Through her thoughts. She can wonder if the prince next door is really out cold. The reader discovers that she’s careful, maybe a bit of a worrier.

Does she act on her worry? Maybe she does. The prince is asleep, but the casement window in his room is wide open. Worried again, she closes it, because April nights get cold. The reader understands that she’s kind. Or, she closes it because she doesn’t want an outside noise to wake him up. Not particularly kind, but very thorough.

Or, though she’s worried she doesn’t check on him because she knows delay will infuriate her oldest sister, and she’s scared of her sister’s rage. Failure to act is acting too. The reader learns something else, which is likely to be developed further.

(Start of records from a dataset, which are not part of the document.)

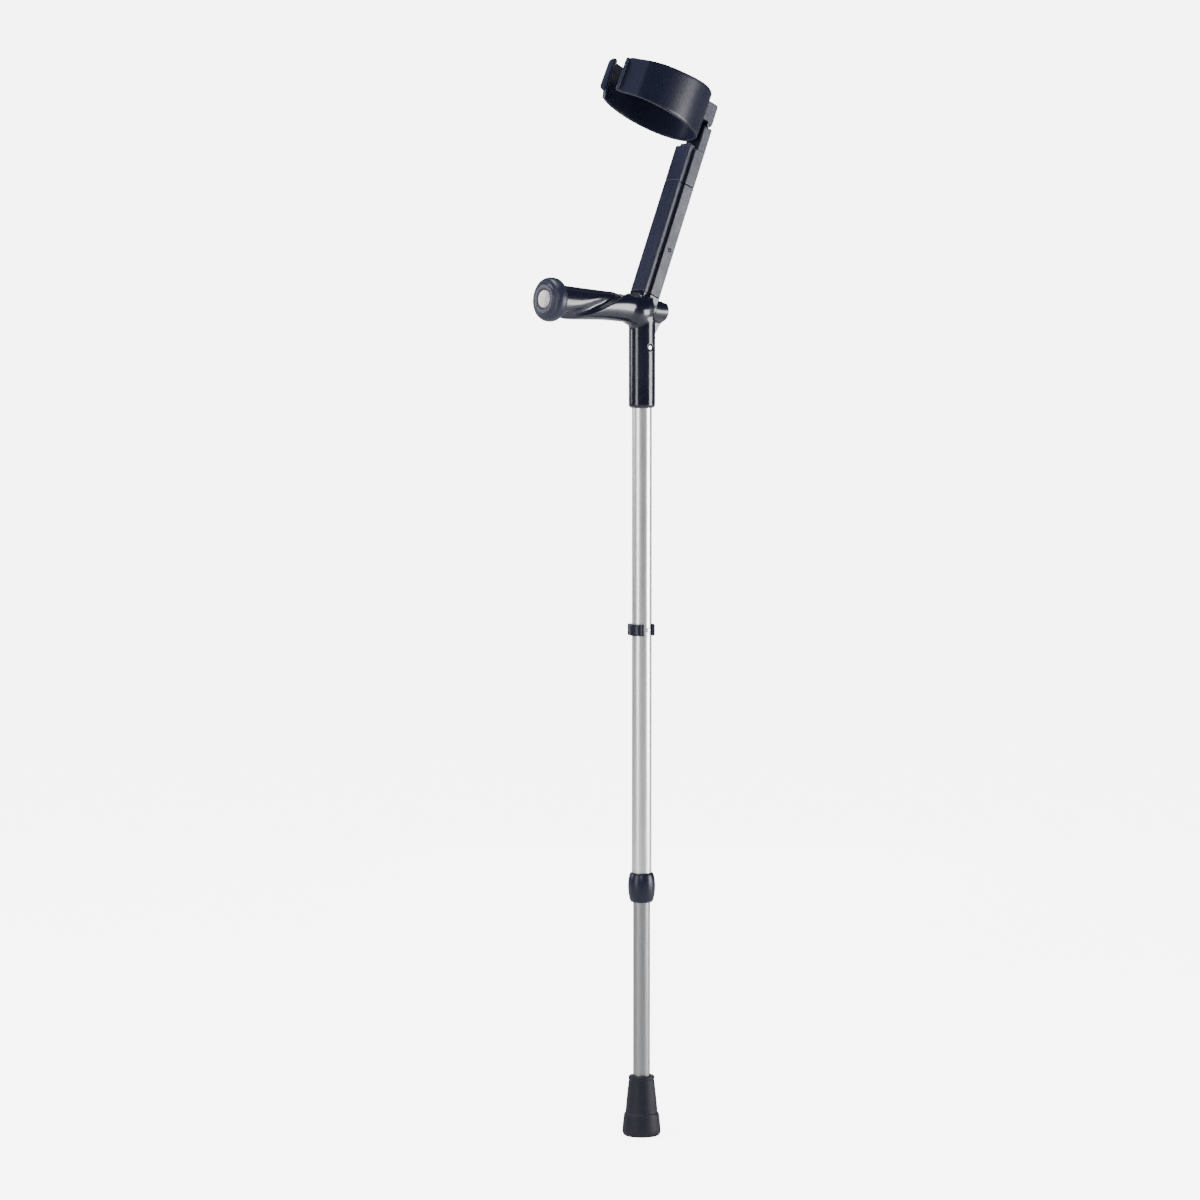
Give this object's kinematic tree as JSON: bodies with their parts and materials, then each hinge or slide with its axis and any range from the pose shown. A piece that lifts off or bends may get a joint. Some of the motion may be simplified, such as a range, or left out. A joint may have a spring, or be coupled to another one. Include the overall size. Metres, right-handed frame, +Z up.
{
  "type": "forearm crutch",
  "caption": "Height-adjustable forearm crutch with tapered rubber ferrule, telescoping aluminium shaft, moulded angled hand grip with end knob, sliding forearm post and tilting open cuff.",
  "frame": {"origin": "centre of the ferrule's sole, on the shaft axis, where the tip meets the floor", "axes": "+Z up the shaft; the hand grip points to -Y; the forearm post leans to +Y; the adjustment pin's tip faces +X"},
  "size_m": [0.0856, 0.2447, 1.1977],
  "materials": {
    "rubber_tip": "matte",
    "aluminium_bright": "satin anodised",
    "aluminium_dull": "matte anodised",
    "plastic_gloss": "gloss moulded",
    "plastic_textured": "fine moulded texture",
    "plastic_satin": "satin moulded",
    "plastic_nylon": "natural nylon",
    "steel_bright": "zinc plated",
    "spring_steel": "bare",
    "reflector_face": "clear prismatic"
  },
  "bodies": {
    "frame": {"upper_tube": "aluminium_bright", "collar": "plastic_satin", "collar_bush": "plastic_nylon", "handle_hub": "plastic_gloss", "grip_core": "aluminium_dull", "rear_cap": "plastic_satin", "sleeve_screw": "steel_bright", "sleeve_nut": "steel_bright", "hand_grip": "plastic_gloss", "core_insert": "steel_bright", "grip_knob": "plastic_textured", "knob_screw": "steel_bright", "reflector": "reflector_face", "forearm_post": "plastic_textured"},
    "lower_leg": {"ferrule": "rubber_tip", "ferrule_washer": "steel_bright", "lower_tube": "aluminium_dull", "lower_tube_bush": "plastic_nylon"},
    "height_clip": {"locking_clip": "plastic_satin", "locking_pin": "steel_bright"},
    "forearm_upper": {"forearm_slider": "plastic_satin"},
    "length_button": {"forearm_button": "steel_bright", "button_spring": "spring_steel"},
    "arm_cuff": {"cuff": "plastic_satin", "cuff_bracket": "plastic_satin", "cuff_rivets": "steel_bright", "cuff_pivot_pin": "steel_bright"}
  },
  "joints": [
    {"name": "height_slide", "type": "slide", "parent": "frame", "child": "lower_leg", "axis": [0, 0, 1], "range_m": [-0.06, 0.18]},
    {"name": "clip_pull", "type": "slide", "parent": "frame", "child": "height_clip", "axis": [-1, 0, 0], "range_m": [0, 0.035], "deforming": ["locking_clip"]},
    {"name": "forearm_slide", "type": "slide", "parent": "frame", "child": "forearm_upper", "axis": [0, 0.3811, 0.9245], "range_m": [0, 0.072]},
    {"name": "cuff_tilt", "type": "hinge", "parent": "forearm_upper", "child": "arm_cuff", "pos_m": [0, 0.08965, 1.1299], "axis": [1, 0, 0], "range_deg": [-35, 5]},
    {"name": "length_button_push", "type": "slide", "parent": "forearm_upper", "child": "length_button", "axis": [0, -0.9245, 0.3811], "range_m": [0, 0.0058], "stiffness_N_per_m": 900, "springref_m": -0.001, "deforming": ["button_spring"]}
  ]
}
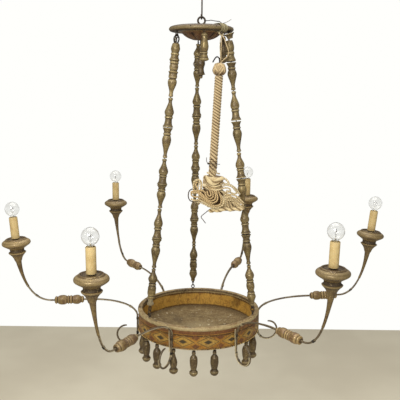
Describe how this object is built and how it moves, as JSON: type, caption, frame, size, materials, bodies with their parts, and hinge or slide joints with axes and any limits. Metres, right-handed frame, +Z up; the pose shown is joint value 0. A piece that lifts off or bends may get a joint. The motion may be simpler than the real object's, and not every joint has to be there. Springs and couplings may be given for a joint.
{
  "type": "chandelier",
  "caption": "Hanging chandelier of turned gilded wood: baluster chains, a round tray with drops and scrolled iron arms with candle lamps.",
  "frame": {"origin": "centre of the round eye at the top of the suspension hook", "axes": "+Z up, +X along one pair of arms, Y across them; the chains stand at 90, 210 and 330 degrees from +X"},
  "size_m": [1.248, 1.1088, 1.1735],
  "materials": {
    "gilt_wood": "worn gilding over turned wood, dusty brown",
    "painted_wood": "red-brown and ochre paint with worn gold ornament",
    "board_wood": "dusty raw board",
    "iron": "dark, lightly rusted wrought iron",
    "ivory_sleeve": "satin ivory candle sleeve",
    "clear_glass": "clear thin glass",
    "cotton_cord": "natural twisted cord"
  },
  "bodies": {
    "hook": {"suspension_hook": "iron"},
    "canopy": {"hanging_ring": "iron", "canopy": "gilt_wood"},
    "tray": {"tray_wall": "painted_wood", "tray_floor": "board_wood", "arm_rod_0": "iron", "arm_bead_0": "gilt_wood", "candle_cup_0": "gilt_wood", "candle_0": "ivory_sleeve", "arm_rod_60": "iron", "arm_bead_60": "gilt_wood", "candle_cup_60": "gilt_wood", "candle_60": "ivory_sleeve", "arm_rod_120": "iron", "arm_bead_120": "gilt_wood", "candle_cup_120": "gilt_wood", "candle_120": "ivory_sleeve", "arm_rod_180": "iron", "arm_bead_180": "gilt_wood", "candle_cup_180": "gilt_wood", "candle_180": "ivory_sleeve", "arm_rod_240": "iron", "arm_bead_240": "gilt_wood", "candle_cup_240": "gilt_wood", "candle_240": "ivory_sleeve", "arm_rod_300": "iron", "arm_bead_300": "gilt_wood", "candle_cup_300": "gilt_wood", "candle_300": "ivory_sleeve"},
    "string_90": {"chain_90": "gilt_wood"},
    "string_210": {"chain_210": "gilt_wood"},
    "string_330": {"chain_330": "gilt_wood"},
    "lamp_0": {"bulb_0": "clear_glass"},
    "lamp_60": {"bulb_60": "clear_glass"},
    "lamp_120": {"bulb_120": "clear_glass"},
    "lamp_180": {"bulb_180": "clear_glass"},
    "lamp_240": {"bulb_240": "clear_glass"},
    "lamp_300": {"bulb_300": "clear_glass"},
    "tray_pendant_0": {"tray_drop_0": "gilt_wood"},
    "tray_pendant_20": {"tray_drop_20": "gilt_wood"},
    "tray_pendant_40": {"tray_drop_40": "gilt_wood"},
    "tray_pendant_60": {"tray_drop_60": "gilt_wood"},
    "tray_pendant_80": {"tray_drop_80": "gilt_wood"},
    "tray_pendant_100": {"tray_drop_100": "gilt_wood"},
    "tray_pendant_120": {"tray_drop_120": "gilt_wood"},
    "tray_pendant_140": {"tray_drop_140": "gilt_wood"},
    "tray_pendant_160": {"tray_drop_160": "gilt_wood"},
    "tray_pendant_180": {"tray_drop_180": "gilt_wood"},
    "tray_pendant_200": {"tray_drop_200": "gilt_wood"},
    "tray_pendant_220": {"tray_drop_220": "gilt_wood"},
    "tray_pendant_240": {"tray_drop_240": "gilt_wood"},
    "tray_pendant_260": {"tray_drop_260": "gilt_wood"},
    "tray_pendant_280": {"tray_drop_280": "gilt_wood"},
    "tray_pendant_320": {"tray_drop_320": "gilt_wood"},
    "tray_pendant_340": {"tray_drop_340": "gilt_wood"},
    "canopy_pendant_30": {"canopy_drop_30": "gilt_wood"},
    "canopy_pendant_270": {"canopy_drop_270": "gilt_wood"},
    "tassel": {"tassel_knot": "cotton_cord", "tassel_rope": "cotton_cord", "tassel_skirt": "cotton_cord"}
  },
  "joints": [
    {"name": "canopy_swing", "type": "hinge", "parent": "hook", "child": "canopy", "pos_m": [0, 0, -0.078], "axis": [0, 1, 0], "range_deg": [-10, 10]},
    {"name": "tray_sway", "type": "hinge", "parent": "canopy", "child": "tray", "pos_m": [0, 0, 0.65466], "axis": [1, 0, 0], "range_deg": [-1.2, 1.2]},
    {"name": "string_90_sway", "type": "hinge", "parent": "canopy", "child": "string_90", "pos_m": [0, 0.091, -0.13125], "axis": [1, 0, 0], "range_deg": [-2.4, 2.4]},
    {"name": "string_210_sway", "type": "hinge", "parent": "canopy", "child": "string_210", "pos_m": [-0.07881, -0.0455, -0.13125], "axis": [1, 0, 0], "range_deg": [-2.4, 2.4]},
    {"name": "string_330_sway", "type": "hinge", "parent": "canopy", "child": "string_330", "pos_m": [0.07881, -0.0455, -0.13125], "axis": [1, 0, 0], "range_deg": [-2.4, 2.4]},
    {"name": "lamp_0_screw", "type": "hinge", "parent": "tray", "child": "lamp_0", "pos_m": [0.59072, 0.01156, -0.68846], "axis": [0.1045, 0.0031, 0.9945], "range_deg": [0, 720]},
    {"name": "lamp_60_screw", "type": "hinge", "parent": "tray", "child": "lamp_60", "pos_m": [0.25118, 0.51888, -0.64975], "axis": [0, 0, 1], "range_deg": [0, 720]},
    {"name": "lamp_120_screw", "type": "hinge", "parent": "tray", "child": "lamp_120", "pos_m": [-0.28064, 0.50445, -0.66175], "axis": [0, 0, 1], "range_deg": [0, 720]},
    {"name": "lamp_180_screw", "type": "hinge", "parent": "tray", "child": "lamp_180", "pos_m": [-0.58746, -0.00539, -0.69415], "axis": [-0.0785, -0.0011, 0.9969], "range_deg": [0, 720]},
    {"name": "lamp_240_screw", "type": "hinge", "parent": "tray", "child": "lamp_240", "pos_m": [-0.31762, -0.48419, -0.67277], "axis": [-0.01, -0.0143, 0.9998], "range_deg": [0, 720]},
    {"name": "lamp_300_screw", "type": "hinge", "parent": "tray", "child": "lamp_300", "pos_m": [0.28863, -0.50389, -0.6638], "axis": [0.013, -0.0227, 0.9997], "range_deg": [0, 720]},
    {"name": "tray_pendant_0_swing", "type": "hinge", "parent": "tray", "child": "tray_pendant_0", "pos_m": [0.185, 0, -1.07725], "axis": [0, 1, 0], "range_deg": [-10, 15]},
    {"name": "tray_pendant_20_swing", "type": "hinge", "parent": "tray", "child": "tray_pendant_20", "pos_m": [0.17384, 0.06327, -1.07725], "axis": [-0.342, 0.9397, 0], "range_deg": [-10, 15]},
    {"name": "tray_pendant_40_swing", "type": "hinge", "parent": "tray", "child": "tray_pendant_40", "pos_m": [0.14172, 0.11892, -1.07725], "axis": [-0.6428, 0.766, 0], "range_deg": [-10, 15]},
    {"name": "tray_pendant_60_swing", "type": "hinge", "parent": "tray", "child": "tray_pendant_60", "pos_m": [0.0925, 0.16021, -1.07725], "axis": [-0.866, 0.5, 0], "range_deg": [-10, 15]},
    {"name": "tray_pendant_80_swing", "type": "hinge", "parent": "tray", "child": "tray_pendant_80", "pos_m": [0.03213, 0.18219, -1.07725], "axis": [-0.9848, 0.1736, 0], "range_deg": [-10, 15]},
    {"name": "tray_pendant_100_swing", "type": "hinge", "parent": "tray", "child": "tray_pendant_100", "pos_m": [-0.03213, 0.18219, -1.07725], "axis": [-0.9848, -0.1736, 0], "range_deg": [-10, 15]},
    {"name": "tray_pendant_120_swing", "type": "hinge", "parent": "tray", "child": "tray_pendant_120", "pos_m": [-0.0925, 0.16021, -1.07725], "axis": [-0.866, -0.5, 0], "range_deg": [-10, 15]},
    {"name": "tray_pendant_140_swing", "type": "hinge", "parent": "tray", "child": "tray_pendant_140", "pos_m": [-0.14172, 0.11892, -1.07725], "axis": [-0.6428, -0.766, 0], "range_deg": [-10, 15]},
    {"name": "tray_pendant_160_swing", "type": "hinge", "parent": "tray", "child": "tray_pendant_160", "pos_m": [-0.17384, 0.06327, -1.07725], "axis": [-0.342, -0.9397, 0], "range_deg": [-10, 15]},
    {"name": "tray_pendant_180_swing", "type": "hinge", "parent": "tray", "child": "tray_pendant_180", "pos_m": [-0.185, 0, -1.07725], "axis": [0, -1, 0], "range_deg": [-10, 15]},
    {"name": "tray_pendant_200_swing", "type": "hinge", "parent": "tray", "child": "tray_pendant_200", "pos_m": [-0.17384, -0.06327, -1.07725], "axis": [0.342, -0.9397, 0], "range_deg": [-10, 15]},
    {"name": "tray_pendant_220_swing", "type": "hinge", "parent": "tray", "child": "tray_pendant_220", "pos_m": [-0.14172, -0.11892, -1.07725], "axis": [0.6428, -0.766, 0], "range_deg": [-10, 15]},
    {"name": "tray_pendant_240_swing", "type": "hinge", "parent": "tray", "child": "tray_pendant_240", "pos_m": [-0.0925, -0.16021, -1.07725], "axis": [0.866, -0.5, 0], "range_deg": [-10, 15]},
    {"name": "tray_pendant_260_swing", "type": "hinge", "parent": "tray", "child": "tray_pendant_260", "pos_m": [-0.03213, -0.18219, -1.07725], "axis": [0.9848, -0.1736, 0], "range_deg": [-10, 15]},
    {"name": "tray_pendant_280_swing", "type": "hinge", "parent": "tray", "child": "tray_pendant_280", "pos_m": [0.03213, -0.18219, -1.07725], "axis": [0.9848, 0.1736, 0], "range_deg": [-10, 15]},
    {"name": "tray_pendant_320_swing", "type": "hinge", "parent": "tray", "child": "tray_pendant_320", "pos_m": [0.14172, -0.11892, -1.07725], "axis": [0.6428, 0.766, 0], "range_deg": [-10, 15]},
    {"name": "tray_pendant_340_swing", "type": "hinge", "parent": "tray", "child": "tray_pendant_340", "pos_m": [0.17384, -0.06327, -1.07725], "axis": [0.342, 0.9397, 0], "range_deg": [-10, 15]},
    {"name": "canopy_pendant_30_swing", "type": "hinge", "parent": "canopy", "child": "canopy_pendant_30", "pos_m": [0.07621, 0.044, -0.12325], "axis": [-0.5, 0.866, 0], "range_deg": [-12, 12]},
    {"name": "canopy_pendant_270_swing", "type": "hinge", "parent": "canopy", "child": "canopy_pendant_270", "pos_m": [0, -0.088, -0.12325], "axis": [1, 0, 0], "range_deg": [-12, 12]},
    {"name": "tassel_swing", "type": "hinge", "parent": "canopy", "child": "tassel", "pos_m": [0.05277, -0.07536, -0.13125], "axis": [0.1045, 0.9945, 0], "range_deg": [0, 7]}
  ],
  "couplings": [
    {"joint": "string_90_sway", "follows": "tray_sway", "ratio": 1.9192},
    {"joint": "string_210_sway", "follows": "tray_sway", "ratio": 1.9192},
    {"joint": "string_330_sway", "follows": "tray_sway", "ratio": 1.9192}
  ]
}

So we have her think and act. We can have her say something too, to her sisters or to the sleeping prince, so the reader will discover how she expresses herself in dialogue.

The sisters descend the staircase. Maisie puts the prince-sleep worry out of her mind. Or, the sisters descend the staircase, and Maisie can’t get the prince out of her mind. Her enchanted prince will know something is troubling her. Whichever she does, the reader accumulates more data.

At this point, we probably haven’t written more than a page or two, but Maisie is taking shape. If our second POV character is her enchanted prince, we can certainly let him take over in the next chapter.

Here are three prompts:

∙ Write the scene I’ve described. Decide what Maisie does with the prince in the next room and reveal what she thinks and does.

∙ Write the next scene, narrated by Maisie’s enchanted prince or any other character you’d like to have take over.

∙ Aladdin, in his eponymous fairy tale, has always seemed a nonentity to me. Things are done to him and for him. If you know him just from Disney, reread the original fairy tale, and you will find that the only actions he takes involve telling a genie what to do. Write the beginning of the fairy tale and bring him to life as someone who wants something and acts to get it.

Have fun, and for those of you who are participating, good luck with NaNoWriMo. Save what you write!